LA RECHERCHE MÉDICALE de pointe puise parfois l’inspiration dans des remèdes ancestraux. Ainsi des chercheurs de l’institut des maladies immunes à Boston se sont intéressés de très près aux propriétés de l’halofuginone (HF), un composé utilisé en médecine traditionnelle chinoise. Tirée des racines d’hortensias, l’HF fait en effet partie des 50 plantes médicinales fondamentales en herboristerie asiatique. La molécule avait déjà montré des résultats encourageants dans la sclérodermie, sans que le mécanisme d’action soit pour autant bien clair. L’équipe de Anjana Rao vient ainsi de mettre en lumière dans leurs travaux que la molécule agit de manière sélective sur des médiateurs clefs de l’inflammation auto-immune, les cellules T helper 17 (Th 17). Alors que l’HF faiblement concentré inhibait la différenciation de cellules T murines en cellules Th17, la spéciation en Th1, Th2 et T régulatrices n’était modifiée en rien pour le même dosage.
La réponse à la privation en acides aminés.

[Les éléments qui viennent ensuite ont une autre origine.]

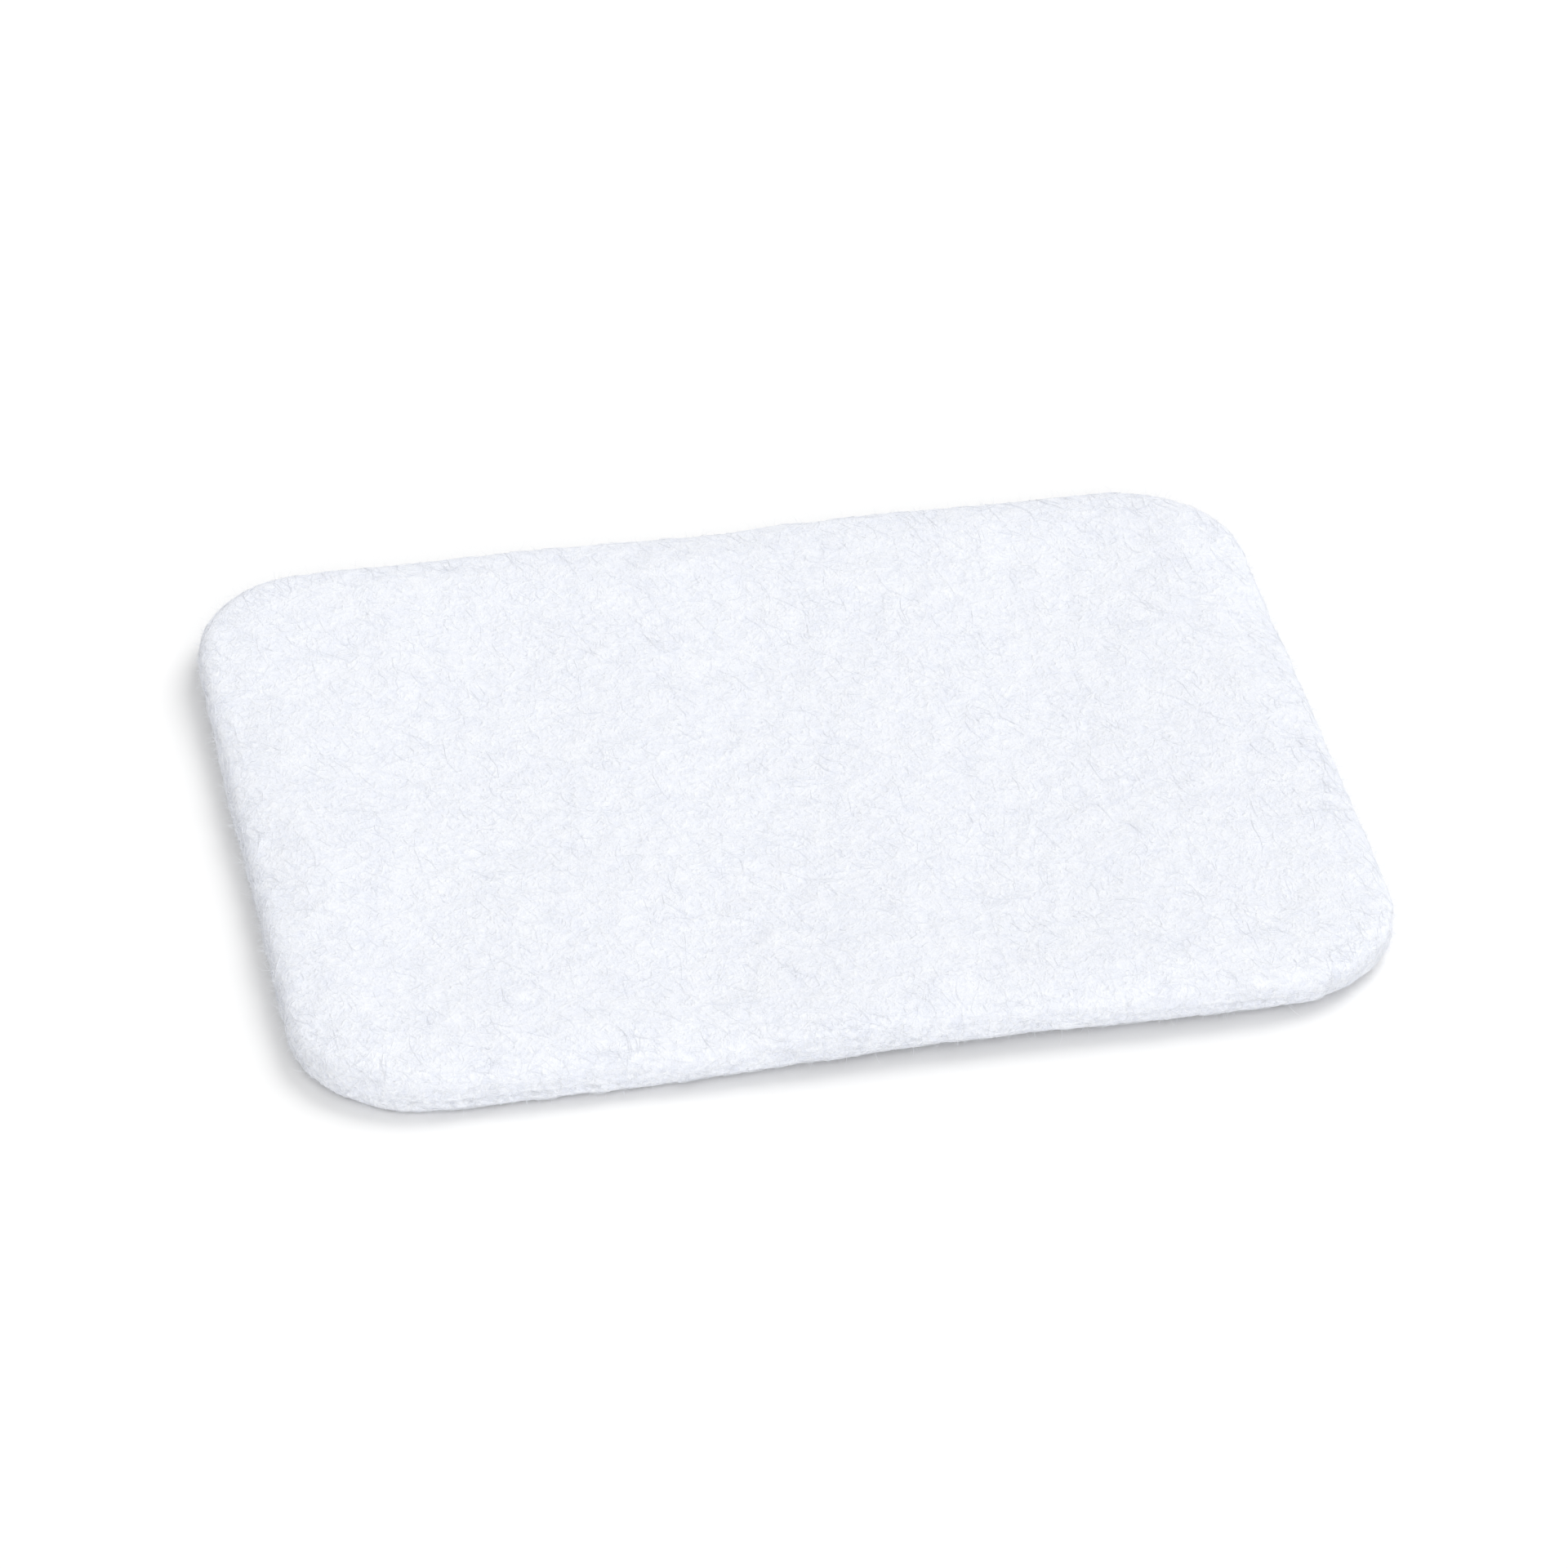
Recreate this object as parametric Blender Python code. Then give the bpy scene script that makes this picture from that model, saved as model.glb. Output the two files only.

Comment s’exerce l’effet inhibiteur de l’HF ? De façon curieuse, il ne passe pas par la signalisation classique de l’IL6 et du TGF bêta, qui sont les deux principales cytokines responsables de la différenciation en Th17. En revanche, en étudiant des cellules Th17 traitées par le HF, les chercheurs ont remarqué qu’il existait une surexpression de 81 gènes annotés. Là, ils se sont aperçus que ce profil génétique était caractéristique de la réponse à la privation en acides aminés (RPAA). Il existerait donc une autre voie d’activation à la RPAA que la carence en acides aminés. Cela étant, si la voie d’activation est différente, la réponse ne se limite pas aux cellules Th17 et reste ubiquitaire, entraînant des réactions enzymatiques sur les fibroblastes et les cellules épithéliales.
De plus, afin de s’assurer que la RPAA a bien les mêmes effets quelle que soit son origine, Anjana Rao et ses collaborateurs ont vérifié que la situation de carence en acides aminés entraîne aussi une inhibition de la différenciation des cellules T. En bloquant cette voie par un excès d’acides aminés, l’ajout d’HF dans une culture cellulaire restait sans effet. La RPAA s’avère ainsi nécessaire à l’activité inhibitrice de l’HF.
Comme l’inhibition due à l’HF est sélective, il est raisonnable d’envisager l’utilisation de la molécule en thérapeutique. Ce d’autant que les chercheurs ont aussi constaté cette sélectivité in vivo dans deux modèles murins d’encéphalomyélite auto-immune. De faibles doses d’HF ont en effet réduit la sévérité et la fréquence de la pathologie en inhibant spécifiquement les cellules Th17. La RPAA induite par l’halofuginone protégerait ainsi des effets néfastes de l’inflammation, en particulier de ceux médiés par les cellules Th17 de l’auto-immunité.
Science, volume 324 : 1 334-38 ; édition en ligne du 5 juin 2009.